Jenny , 37, was working alone when she was killed at Collette House hostel, Acton, West London, in July 2015.
“There was one sleeping carer and one working carer,” Mick said. “The arrangement was dangerous.
“If there’d been a second person awake on duty, Jenny might still be here. She was an inspiring, hard-working young woman. It should never have happened.”
Meanza – who had a long history of violence and had threatened staff earlier – was jailed for at least 24 years. Mick added: “You hear ‘lessons have been learned’ but the same mistakes are still made, the same failings still happen.”
One carer told GMB she was badly beaten by a dementia patient in a private care home and needed two weeks off work and lost £400 earnings because she was only entitled to statutory sick pay.
The 34-year-old mum-of-one said: “I was in the office when a quite large patient walked in and rugby tackled me into a filing cabinet then beat me.
“You get hurt by residents on a daily basis – whether it’s a kick in the face while you’re putting on their shoes, or a scratch or a bite. Often you’re spat at.

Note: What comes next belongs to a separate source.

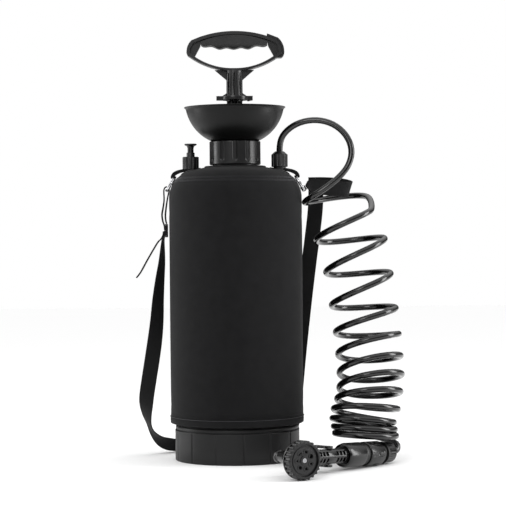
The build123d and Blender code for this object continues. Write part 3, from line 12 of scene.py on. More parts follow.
import bmesh
import bpy
from bmesh.types import BMesh
from bpy.types import ID, Material, Node, NodeSocket, NodeTree, Object
from mathutils import Matrix, Vector


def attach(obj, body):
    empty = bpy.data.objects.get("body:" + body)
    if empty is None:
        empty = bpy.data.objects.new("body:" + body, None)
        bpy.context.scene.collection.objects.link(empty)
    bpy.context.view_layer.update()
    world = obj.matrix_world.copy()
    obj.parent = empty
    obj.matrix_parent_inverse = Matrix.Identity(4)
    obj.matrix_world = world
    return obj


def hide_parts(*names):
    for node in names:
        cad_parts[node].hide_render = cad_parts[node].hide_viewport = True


LOG = logging.getLogger("portable_shower")
MM = 0.001
Point = tuple[float, float, float]
Profile = list[tuple[float, float]]
Outline = tuple[tuple[float, float], ...]


class Facing(Enum):
    """Which side of the shower a paired piece belongs to."""

    LEFT = -1
    RIGHT = 1


# Materials


def linear(hex_colour: str) -> tuple[float, float, float, float]:
    """Turn an sRGB hex colour into Blender's linear colour.

    Args:
        hex_colour: Six hex digits after a hash.

    Returns:
        Red, green, blue and alpha, linear.
    """
    parts = [int(hex_colour[i:i + 2], 16) / 255 for i in (1, 3, 5)]
    values = [c / 12.92 if c <= 0.04045 else ((c + 0.055) / 1.055) ** 2.4 for c in parts]
    return (*values, 1.0)


def add_node(tree: NodeTree, kind: str, settings: dict | None = None,
             links: dict | None = None) -> Node:
    """Add one node, set it up and link its inputs.

    Args:
        tree: The material's node tree.
        kind: The node's type name without its ShaderNode prefix.
        settings: Attributes by name, or input values by socket name.
        links: Output sockets by the name or number of the input that takes them.

    Returns:
        The new node.
    """
    node = tree.nodes.new("ShaderNode" + kind)
    for name, value in (settings or {}).items():
        if name in node.inputs:
            node.inputs[name].default_value = value
        else:
            setattr(node, name, value)
    for name, socket in (links or {}).items():
        tree.links.new(socket, node.inputs[name])
    return node


@dataclass(frozen=True)
class Finish:
    """A surface finish: what the material is and how its surface was made."""

    name: str
    colour: str
    roughness: float = 0.5
    metallic: float = 0.0
    coat: float = 0.0
    sheen: float = 0.0
    specular: float = 0.5

    def shader(self, tree: NodeTree) -> Node:
        """Return the shader with every constant on its own socket."""
        settings = {"Roughness": self.roughness, "Metallic": self.metallic,
                    "Coat Weight": self.coat, "Coat Roughness": 0.12,
                    "Specular IOR Level": self.specular, "Sheen Weight": self.sheen,
                    "Sheen Roughness": 0.45, "Base Color": linear(self.colour)}
        return add_node(tree, "BsdfPrincipled", settings)

    def pattern(self, tree: NodeTree, shader: Node) -> None:
        """Link the finish's colour, roughness and relief to its shader."""

    def make(self) -> Material:
        """Return the material, made once for each finish."""
        known = bpy.data.materials.get(self.name)
        if known:
            return known
        material = bpy.data.materials.new(self.name)
        material.use_nodes = True
        tree = material.node_tree
        tree.nodes.clear()
        shader = self.shader(tree)
        self.pattern(tree, shader)
        add_node(tree, "OutputMaterial", links={"Surface": shader.outputs["BSDF"]})
        material.diffuse_color = linear(self.colour)
        return material


def noise(tree: NodeTree, size_mm: float, detail: float, rough: float = 0.5) -> NodeSocket:
    """Return noise with spots of a size in millimetres, over object coordinates."""
    place = add_node(tree, "TexCoord").outputs["Object"]
    spots = add_node(tree, "TexNoise", {"Scale": 1 / (size_mm * MM), "Detail": detail,
                                        "Roughness": rough}, {"Vector": place})
    return spots.outputs["Fac"]


def bricks(tree: NodeTree, width_mm: float, row_mm: float, gap_mm: float) -> NodeSocket:
    """Return rows of bricks with soft gaps, over the cloth's map in millimetres."""
    cloth = add_node(tree, "UVMap", {"uv_map": "cloth"}).outputs["UV"]
    rows = add_node(tree, "TexBrick", {
        "Scale": 1.0, "Mortar Size": gap_mm, "Mortar Smooth": 1.0, "Brick Width": width_mm,
        "Row Height": row_mm}, {"Vector": cloth})
    return rows.outputs["Fac"]


def spread(tree: NodeTree, source: NodeSocket, low: float, high: float) -> NodeSocket:
    """Spread a pattern's middle range over low to high values."""
    ramp = add_node(tree, "MapRange", {"From Min": 0.3, "From Max": 0.7, "To Min": low,
                                       "To Max": high}, {"Value": source})
    return ramp.outputs["Result"]


def tint(tree: NodeTree, shader: Node, first: str, second: str, share: NodeSocket) -> None:
    """Link a mix of two hex colours to the shader's colour."""
    mix = add_node(tree, "Mix", {"data_type": "RGBA"}, {0: share})
    mix.inputs[6].default_value = linear(first)
    mix.inputs[7].default_value = linear(second)
    tree.links.new(mix.outputs[2], shader.inputs["Base Color"])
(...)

“The violence made me consider quitting but I love helping patients. I don’t blame them, they’re ill.”
GMB National Officer Rachel Harrison said: “We’re hearing about these kind of attacks more and more.
“Violence suffered by our carers shows the care system is not in crisis – it is crumbling beneath us.”
The union – meeting in Brighton this week – also wants care workers to get professional recognition.
A Department of Health spokesman said: “Care workers perform an essential job and it’s vital employers protect them.”
They said a recruitment drive had been launched and councils now had “access to” over £4billion more funding this year.
And they insisted social care system reforms due to be published would “ensure it is sustainable for the future, including proposals to boost recruitment, retention and workforce development”.